Totals: NAMI BURN-E 2 scores 33, DUALTRON Ultra scores 27.
Based on the scoring, the NAMI BURN-E 2 is our overall winner. For me, the NAMI BURN-E 2 is the scooter that feels truly sorted - fast enough to scare you when you want it to, but composed and comfortable enough that you actually look forward to every ride, not just the full-send moments. The Dualtron Ultra still has that iconic wild streak, and if you live for off-road blasts and raw torque it absolutely delivers, but it asks you to live with more rough edges.
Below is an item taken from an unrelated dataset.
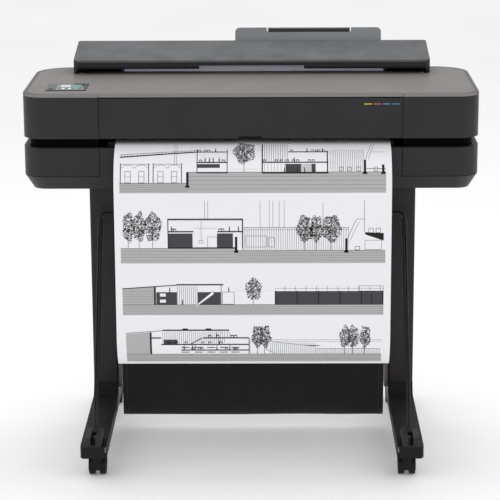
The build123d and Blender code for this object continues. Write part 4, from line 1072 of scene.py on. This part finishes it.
def hang(piece):
    """Runs the cloth under its own weight and keeps the shape it comes to."""
    held = piece.vertex_groups.new(name="held")
    per_row = ACROSS_STEPS + 1
    rows = len(piece.data.vertices) // per_row
    in_sleeves = [
        row * per_row + column
        for row in range(rows)
        if row < HELD_ROWS or row >= rows - HELD_ROWS
        for column in range(per_row)
    ]
    held.add(in_sleeves, 1.0, "REPLACE")
    cloth = piece.modifiers.new("hang", "CLOTH")
    settings = cloth.settings
    settings.vertex_group_mass = "held"
    settings.quality = 6
    settings.mass = 0.2
    settings.tension_stiffness = settings.compression_stiffness = 40
    settings.shear_stiffness = 20
    settings.bending_stiffness = 0.6
    settings.air_damping = 2
    cloth.collision_settings.use_collision = False
    cloth.point_cache.frame_start, cloth.point_cache.frame_end = 1, HANG_FRAMES
    for number in range(1, HANG_FRAMES + 1):
        scene.frame_set(number)
    shown = piece.evaluated_get(bpy.context.evaluated_depsgraph_get())
    hung = [v.co.copy() for v in shown.data.vertices]
    piece.modifiers.remove(cloth)
    scene.frame_set(1)
    for vertex, place in zip(piece.data.vertices, hung):
        vertex.co = place
    piece.data.update()


hang(bag)
lowest = min(v.co.z for v in bag.data.vertices) / MM
print(f"the loop hangs to {lowest:.0f} mm above the floor")

# %% [markdown]
# ### Seams
#
# The edges are turned in and sewn, and a row of stitches closes each sleeve. The stitches are
# small rods set along lines on the cloth with Geometry Nodes: one line of points becomes
# hundreds of stitches, all realised into one plain mesh.


# %% Seams
def stitch_tree():
    """Geometry nodes: a curve becomes evenly spaced stitches that lie along it."""
    tree = bpy.data.node_groups.new("stitches_along_seam", "GeometryNodeTree")
    panel = tree.interface
    sizes = {"Spacing": "Float", "Stitch Length": "Float", "Thread Radius": "Float"}
    for name, kind in {"Seam": "Geometry", **sizes, "Thread": "Material"}.items():
        panel.new_socket(name, in_out="INPUT", socket_type=f"NodeSocket{kind}")
    panel.new_socket("Stitches", in_out="OUTPUT", socket_type="NodeSocketGeometry")
    inputs = add_node(tree, "NodeGroupInput")
    line = add_node(tree, "GeometryNodeMeshToCurve", Mesh=inputs.outputs["Seam"])
    spots = add_node(tree, "GeometryNodeCurveToPoints", {"mode": "LENGTH"})
    tree.links.new(line.outputs[0], spots.inputs["Curve"])
    tree.links.new(inputs.outputs["Spacing"], spots.inputs["Length"])
    stitch = add_node(tree, "GeometryNodeMeshCylinder")
    stitch.inputs["Vertices"].default_value = 6
    tree.links.new(inputs.outputs["Thread Radius"], stitch.inputs["Radius"])
    tree.links.new(inputs.outputs["Stitch Length"], stitch.inputs["Depth"])
    turned = add_node(
        tree, "FunctionNodeAlignRotationToVector", {"axis": "Z"}, Vector=spots.outputs["Tangent"]
    )
    placed = add_node(
        tree,
        "GeometryNodeInstanceOnPoints",
        Points=spots.outputs["Points"],
        Instance=stitch.outputs["Mesh"],
        Rotation=turned.outputs[0],
    )
    whole = add_node(tree, "GeometryNodeRealizeInstances", Geometry=placed.outputs[0])
    painted = add_node(
        tree, "GeometryNodeSetMaterial", Geometry=whole.outputs[0], Material=inputs.outputs["Thread"]
    )
    outputs = add_node(tree, "NodeGroupOutput")
    tree.links.new(painted.outputs[0], outputs.inputs["Stitches"])
    return tree


def seam_lines(piece, inset_columns, sleeve_rows, proud_mm):
    """The seams as loose edges that stand a hair off both faces of the cloth."""
    per_row = ACROSS_STEPS + 1
    rows = len(piece.data.vertices) // per_row
    places = [v.co.copy() for v in piece.data.vertices]
    normals = [v.normal.copy() for v in piece.data.vertices]
    paths = [[row * per_row + column for row in range(6, rows - 4)] for column in inset_columns]
    paths += [[row * per_row + column for column in range(per_row)] for row in sleeve_rows]
    points, edges = [], []
    for path in paths:
        for face in (-1, 1):
            first = len(points)
            points += [places[i] + normals[i] * face * proud_mm * MM for i in path]
            edges += [(first + i, first + i + 1) for i in range(len(path) - 1)]
    return new_piece("bag_seams", points, edges, [])


CLOTH_THICK = 0.8
thread = moulded_plastic("polyester_thread_grey", "#4a4b4e", 0.7, 0.3, 0.02)
hem_columns = (1, ACROSS_STEPS - 1)
sleeve_rows = (HELD_ROWS + 1, len(profile) - HELD_ROWS - 2)
seams = seam_lines(bag, hem_columns, sleeve_rows, CLOTH_THICK / 2 + 0.1)
worker = seams.modifiers.new("stitches", "NODES")
tree = stitch_tree()
worker.node_group = tree
chosen = {"Spacing": 5.0 * MM, "Stitch Length": 3.6 * MM, "Thread Radius": 0.35 * MM, "Thread": thread}
for item in tree.interface.items_tree:
    if item.name in chosen and item.in_out == "INPUT":
        worker[item.identifier] = chosen[item.name]
bpy.context.view_layer.update()
shown = seams.evaluated_get(bpy.context.evaluated_depsgraph_get())
stitched = bpy.data.meshes.new_from_object(shown)
seams.modifiers.clear()
stitches = bpy.data.objects.new("bag_stitches", stitched)
scene.collection.objects.link(stitches)
bpy.data.objects.remove(seams)
print(f"{len(stitched.polygons)} faces of stitches")

# %% [markdown]
# ### Thickness
#
# The cloth gets its real thickness and smooth faces, and the bin's fabric from the frame is hidden.


# %% Thickness
def thicken(piece, thickness_mm):
    """Gives a single layer of cloth its thickness, as a finished mesh."""
    solid = piece.modifiers.new("thickness", "SOLIDIFY")
    solid.thickness = thickness_mm * MM
    solid.offset = 0.0
    bpy.context.view_layer.update()
    shown = piece.evaluated_get(bpy.context.evaluated_depsgraph_get())
    made = bpy.data.meshes.new_from_object(shown)
    piece.modifiers.clear()
    piece.data = made


thicken(bag, CLOTH_THICK)
bag.data.polygons.foreach_set("use_smooth", [True] * len(bag.data.polygons))
bag.data.materials.append(finishes["bin_cloth"])
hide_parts("bin_fabric")
for piece in (bag, stitches):
    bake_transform(piece)
print("the bin is hung")

# %% [markdown]
# ## Floor, light and camera
#
# A pale studio floor that runs into a pale room, one large soft light over the front, one at each
# side to draw the edges of the dark casing, and a long lens a few metres away, a little above the
# top of the machine.


# %% Floor, light and camera
FLOOR_GLOW, ROOM_GLOW = 0.14, 0.82


def matt_floor():
    material, tree, surface, place = new_finish("studio_floor_white")
    clouds = noise(tree, place, 900, 2.0)
    tone = mixed(tree, between(tree, clouds, 0.0, 1.0), linear("#f4f4f4"), linear("#f8f8f8"))
    tree.links.new(tone, surface.inputs["Base Color"])
    surface.inputs["Roughness"].default_value = 0.85
    surface.inputs["Emission Color"].default_value = linear("#ffffff")
    surface.inputs["Emission Strength"].default_value = FLOOR_GLOW
    return material


def area_light(name, place, aim, wide, high, watts):
    data = bpy.data.lights.new(name, "AREA")
    data.shape = "RECTANGLE"
    data.size, data.size_y = wide, high
    data.energy = watts
    lamp = bpy.data.objects.new(name, data)
    lamp.location = place
    lamp.rotation_euler = (Vector(aim) - Vector(place)).to_track_quat("-Z", "Y").to_euler()
    scene.collection.objects.link(lamp)


bpy.ops.mesh.primitive_plane_add(size=40, location=(0, 0, 0))
floor = bpy.context.object
floor.name = "studio_floor"
floor.data.materials.append(matt_floor())

world = bpy.data.worlds.new("studio_room")
world.use_nodes = True
background = world.node_tree.nodes["Background"]
background.inputs[0].default_value = linear("#ffffff")
background.inputs[1].default_value = ROOM_GLOW
scene.world = world
area_light("softbox_front", (0.2, -3.2, 2.4), (0, -0.1, 0.6), 3.0, 1.6, 6)
area_light("softbox_left", (-2.6, -1.4, 1.5), (0, 0, 0.6), 0.6, 2.2, 6)
area_light("softbox_right", (2.6, -1.4, 1.5), (0, 0, 0.6), 0.6, 2.2, 6)
area_light("softbox_above", (0, 0.6, 3.2), (0, 0, 0.8), 3.0, 2.0, 25)

LENS_MM, SENSOR_MM = 145.45, 36.0
CAMERA_PLACE = (0.0455, -4.6178, 1.6351)
TILT_DOWN, TURN, ROLL = 0.2486, 0.0110, -0.0048
lens = bpy.data.cameras.new("studio_camera")
lens.lens, lens.sensor_width = LENS_MM, SENSOR_MM
camera = bpy.data.objects.new("studio_camera", lens)
turned = Euler((math.pi / 2 - TILT_DOWN, 0, TURN)).to_matrix().to_4x4() @ Matrix.Rotation(ROLL, 4, "Z")
camera.matrix_world = Matrix.Translation(CAMERA_PLACE) @ turned
scene.collection.objects.link(camera)
scene.camera = camera
scene.view_settings.view_transform = "Standard"
print("floor, lights and camera are set")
If I had to choose one to keep in my own garage for real-world riding, day after day, it would be the BURN-E 2. It simply feels more like a modern vehicle and less like a powerful experiment - and that makes all the difference when you're standing on it at speed, miles from home.
That's our verdict when we try to stay objective – but hey, riding is mostly about emotions anyway, so pick the one that will make you look forward to your commute every single day.